I literally 'mmmmmd!' my way through this dish!!
An absolute winner and a great way to stretch just one jar of our Bolognese sauce to feed 4! Epic. Filled with vege and an incredibly smokey chorizo flavour - this will keep ya loins warm during winter.
Note: We don't often use bought pasta at home. We handmade our farfalle for this by using approx 150g flour, 1 egg & a yolk. I couldn't tell you how much dried pasta to cook.... you're just going to have to follow your heart on that one!

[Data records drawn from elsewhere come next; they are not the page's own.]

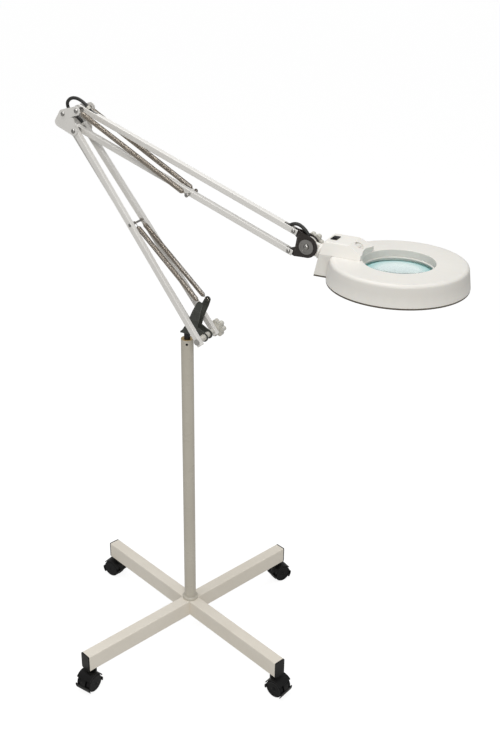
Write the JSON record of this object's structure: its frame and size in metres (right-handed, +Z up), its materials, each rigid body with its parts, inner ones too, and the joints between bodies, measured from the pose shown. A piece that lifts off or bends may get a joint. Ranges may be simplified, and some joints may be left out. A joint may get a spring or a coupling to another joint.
{
  "type": "magnifying_lamp",
  "caption": "Floor-standing magnifier lamp: round lens in a ring-light shade on a spring-balanced folding arm, with a tube column on a cross base with casters",
  "frame": {"origin": "on the floor under the column, on the column's axis, which is also the axis the arm swivels about", "axes": "+Z up; +X along the arm's plane towards the head at rest; +Y across the arm"},
  "size_m": [0.8369, 0.5845, 1.1711],
  "materials": {
    "leg_paint": "semi-gloss cream enamel on steel tube",
    "column_paint": "semi-gloss warm beige enamel",
    "black_plastic": "moulded black nylon",
    "wheel_black": "hard black tread",
    "zinc": "zinc-plated, slightly dull",
    "brass": "plain turned brass",
    "blackened_steel": "blackened steel",
    "bracket_paint": "grey-green enamel on pressed steel",
    "head_bracket_paint": "dark brown enamel on pressed steel",
    "axle_steel": "plated steel bolt",
    "pale_plastic": "moulded pale grey plastic",
    "arm_paint": "semi-gloss white enamel",
    "spring_wire": "nickelled spring wire",
    "head_plastic": "moulded warm white plastic, satin gloss",
    "rim_plastic": "grey-brown moulded edging",
    "lens_glass": "clear polished glass with a green-blue edge",
    "lamp_glass": "milky phosphor-coated glass",
    "rocker_plastic": "black moulded rocker",
    "ballast_steel": "laminated steel block",
    "cable_rubber": "dark grey sheathed cable"
  },
  "bodies": {
    "base": {"leg_tube_through": "leg_paint", "leg_tube_halves": "leg_paint", "leg_end_caps": "black_plastic", "column_tube": "column_paint", "column_foot": "column_paint", "base_bolt": "zinc", "column_bush": "brass", "set_screw": "blackened_steel", "caster_stems": "zinc"},
    "caster_front_right": {"caster_hood_front_right": "black_plastic"},
    "wheels_front_right": {"caster_wheels_front_right": "wheel_black"},
    "caster_front_left": {"caster_hood_front_left": "black_plastic"},
    "wheels_front_left": {"caster_wheels_front_left": "wheel_black"},
    "caster_back_left": {"caster_hood_back_left": "black_plastic"},
    "wheels_back_left": {"caster_wheels_back_left": "wheel_black"},
    "caster_back_right": {"caster_hood_back_right": "black_plastic"},
    "wheels_back_right": {"caster_wheels_back_right": "wheel_black"},
    "bracket": {"arm_bracket": "bracket_paint", "bracket_spindle": "blackened_steel", "lower_axle": "axle_steel", "axle_rollers": "pale_plastic", "rear_link_pin": "zinc"},
    "lower_knob": {"lower_knob": "pale_plastic"},
    "lower_arm": {"lower_bar_near": "arm_paint", "lower_bar_far": "arm_paint", "lower_spring_pin": "zinc", "lower_springs": "spring_wire", "cable_lower": "cable_rubber"},
    "rear_link": {"rear_link": "arm_paint"},
    "elbow": {"elbow_plate_near": "arm_paint", "elbow_plate_far": "arm_paint", "elbow_axle": "zinc", "elbow_posts": "zinc", "rear_link_top_pin": "arm_paint", "upper_springs": "spring_wire"},
    "upper_arm": {"upper_bottom_bar": "arm_paint", "upper_spring_pin": "zinc"},
    "upper_top": {"upper_top_bar": "arm_paint", "cable_bush": "pale_plastic", "cable_top_bar": "cable_rubber", "cable_elbow": "cable_rubber"},
    "head_bracket": {"head_bracket": "head_bracket_paint", "bracket_screws": "zinc", "tilt_bolt": "zinc", "cable_head_loop": "cable_rubber"},
    "head_knob": {"head_knob": "pale_plastic"},
    "head_lug": {"head_lug": "head_plastic"},
    "head": {"shade": "head_plastic", "shade_rim": "rim_plastic", "neck_cover": "head_plastic", "neck_base_plate": "head_plastic", "cover_screws": "blackened_steel", "lens": "lens_glass", "lens_ring": "head_plastic", "lamp_tube": "lamp_glass", "lamp_holder": "head_plastic", "starter": "head_plastic", "switch_housing": "black_plastic", "ballast": "ballast_steel"},
    "rocker": {"rocker": "rocker_plastic"}
  },
  "joints": [
    {"name": "caster_swivel_front_right", "type": "hinge", "parent": "base", "child": "caster_front_right", "pos_m": [0.25135, -0.09298, 0.05], "axis": [0, 0, 1], "continuous": true},
    {"name": "wheel_roll_front_right", "type": "hinge", "parent": "caster_front_right", "child": "wheels_front_right", "pos_m": [0.26597, -0.09635, 0.02], "axis": [0.225, 0.9744, 0], "continuous": true},
    {"name": "caster_swivel_front_left", "type": "hinge", "parent": "base", "child": "caster_front_left", "pos_m": [-0.09298, -0.25135, 0.05], "axis": [0, 0, 1], "continuous": true},
    {"name": "wheel_roll_front_left", "type": "hinge", "parent": "caster_front_left", "child": "wheels_front_left", "pos_m": [-0.09481, -0.26624, 0.02], "axis": [0.9925, -0.1219, 0], "continuous": true},
    {"name": "caster_swivel_back_left", "type": "hinge", "parent": "base", "child": "caster_back_left", "pos_m": [-0.25135, 0.09298, 0.05], "axis": [0, 0, 1], "continuous": true},
    {"name": "wheel_roll_back_left", "type": "hinge", "parent": "caster_back_left", "child": "wheels_back_left", "pos_m": [-0.26624, 0.09481, 0.02], "axis": [-0.1219, -0.9925, 0], "continuous": true},
    {"name": "caster_swivel_back_right", "type": "hinge", "parent": "base", "child": "caster_back_right", "pos_m": [0.09298, 0.25135, 0.05], "axis": [0, 0, 1], "continuous": true},
    {"name": "wheel_roll_back_right", "type": "hinge", "parent": "caster_back_right", "child": "wheels_back_right", "pos_m": [0.1007, 0.26421, 0.02], "axis": [-0.8572, 0.515, 0], "continuous": true},
    {"name": "arm_swivel", "type": "hinge", "parent": "base", "child": "bracket", "pos_m": [0, 0, 0.724], "axis": [0, 0, 1], "continuous": true},
    {"name": "lower_lean", "type": "hinge", "parent": "bracket", "child": "lower_arm", "pos_m": [0.0427, 0, 0.7391], "axis": [0, 1, 0], "range_deg": [-5, 60], "deforming": ["lower_springs", "cable_elbow"]},
    {"name": "rear_link_follow", "type": "hinge", "parent": "bracket", "child": "rear_link", "pos_m": [0.01053, 0, 0.75285], "axis": [0, 1, 0], "range_deg": [-5, 60]},
    {"name": "elbow_level", "type": "hinge", "parent": "lower_arm", "child": "elbow", "pos_m": [-0.22732, 0, 1.11212], "axis": [0, 1, 0], "range_deg": [-60, 5]},
    {"name": "upper_lean", "type": "hinge", "parent": "elbow", "child": "upper_arm", "pos_m": [-0.22732, 0, 1.11212], "axis": [0, 1, 0], "range_deg": [-45, 18], "deforming": ["upper_springs", "cable_elbow", "cable_head_loop"]},
    {"name": "upper_top_follow", "type": "hinge", "parent": "elbow", "child": "upper_top", "pos_m": [-0.21862, 0, 1.15042], "axis": [0, 1, 0], "range_deg": [-45, 18]},
    {"name": "bracket_level", "type": "hinge", "parent": "upper_arm", "child": "head_bracket", "pos_m": [0.21441, 0, 0.943], "axis": [0, 1, 0], "range_deg": [-18, 45]},
    {"name": "head_tilt", "type": "hinge", "parent": "head_bracket", "child": "head_lug", "pos_m": [0.25011, 0, 0.957], "axis": [0, 1, 0], "range_deg": [-50, 50], "deforming": ["cable_head_loop"]},
    {"name": "head_twist", "type": "hinge", "parent": "head_lug", "child": "head", "pos_m": [0.25011, 0, 0.957], "axis": [0.9755, 0, -0.2198], "range_deg": [-90, 90]},
    {"name": "lower_knob_turn", "type": "hinge", "parent": "bracket", "child": "lower_knob", "pos_m": [0.0427, 0.04, 0.7391], "axis": [0, 1, 0], "continuous": true},
    {"name": "head_knob_turn", "type": "hinge", "parent": "head_bracket", "child": "head_knob", "pos_m": [0.25011, 0.02, 0.957], "axis": [0, 1, 0], "continuous": true},
    {"name": "rocker_tip", "type": "hinge", "parent": "head", "child": "rocker", "pos_m": [0.302, 0, 0.977], "axis": [1, 0, 0], "range_deg": [0, 16]}
  ],
  "couplings": [
    {"joint": "rear_link_follow", "follows": "lower_lean", "ratio": 1},
    {"joint": "elbow_level", "follows": "lower_lean", "ratio": -1},
    {"joint": "upper_top_follow", "follows": "upper_lean", "ratio": 1},
    {"joint": "bracket_level", "follows": "upper_lean", "ratio": -1}
  ]
}
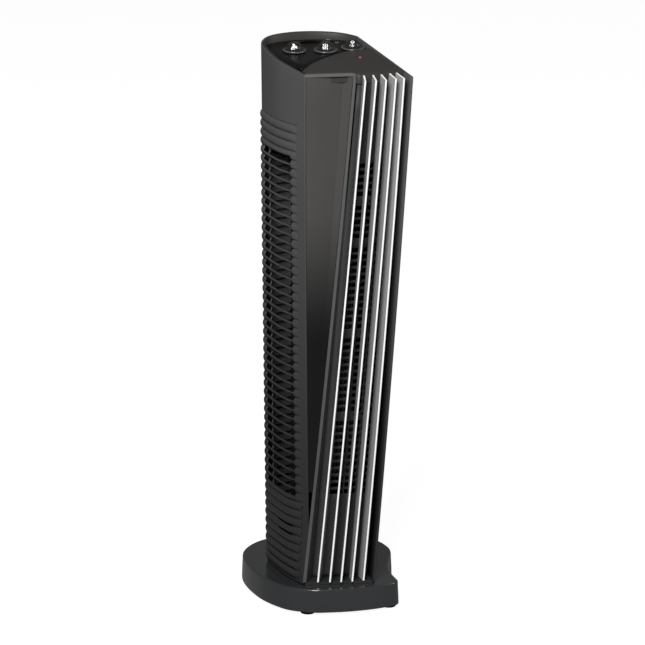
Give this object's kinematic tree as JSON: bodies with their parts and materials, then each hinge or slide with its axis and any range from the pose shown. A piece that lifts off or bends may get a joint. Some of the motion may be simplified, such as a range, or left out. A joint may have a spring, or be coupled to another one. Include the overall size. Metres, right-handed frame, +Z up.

- 1 jar of Real Pasta Bolognese
- Farfalle pasta or your favourite shape
- 2 Chorizo sausages, you can sub with bacon or salami if you wish
- 1 tin of cannellini beans, drained and thoroughly rinsed
- A handful of fresh parsley, roughly chopped
- Generous amount of freshly grated parmesan
- Heat a splash of olive oil in a medium frying pan and get a generous pots worth of salted water on the heat.
- Dice your chorizo, add to the pan and sizzle gently for a few mins
- Add the jar of Real Pasta Bolognese. Fill one quater to a third of the jar with water, pop the lid back on and swish it all up - add this water to the pan.
- Add the drained cannellini beans to the pan and bring to a gentle simmer
- Once the water is boiling, cook your pasta until al dente.
- Whilst the pasta is cooking, add 1/2 - 1C worth of pasta water into you bolognese pan, start with a small amount and stop when it's reached your desired consistency. I like to give it a sort of stew meets thick soup texture.
- Once the pasta is cooked, dd it to the pan and stir to coat each piece in sauce.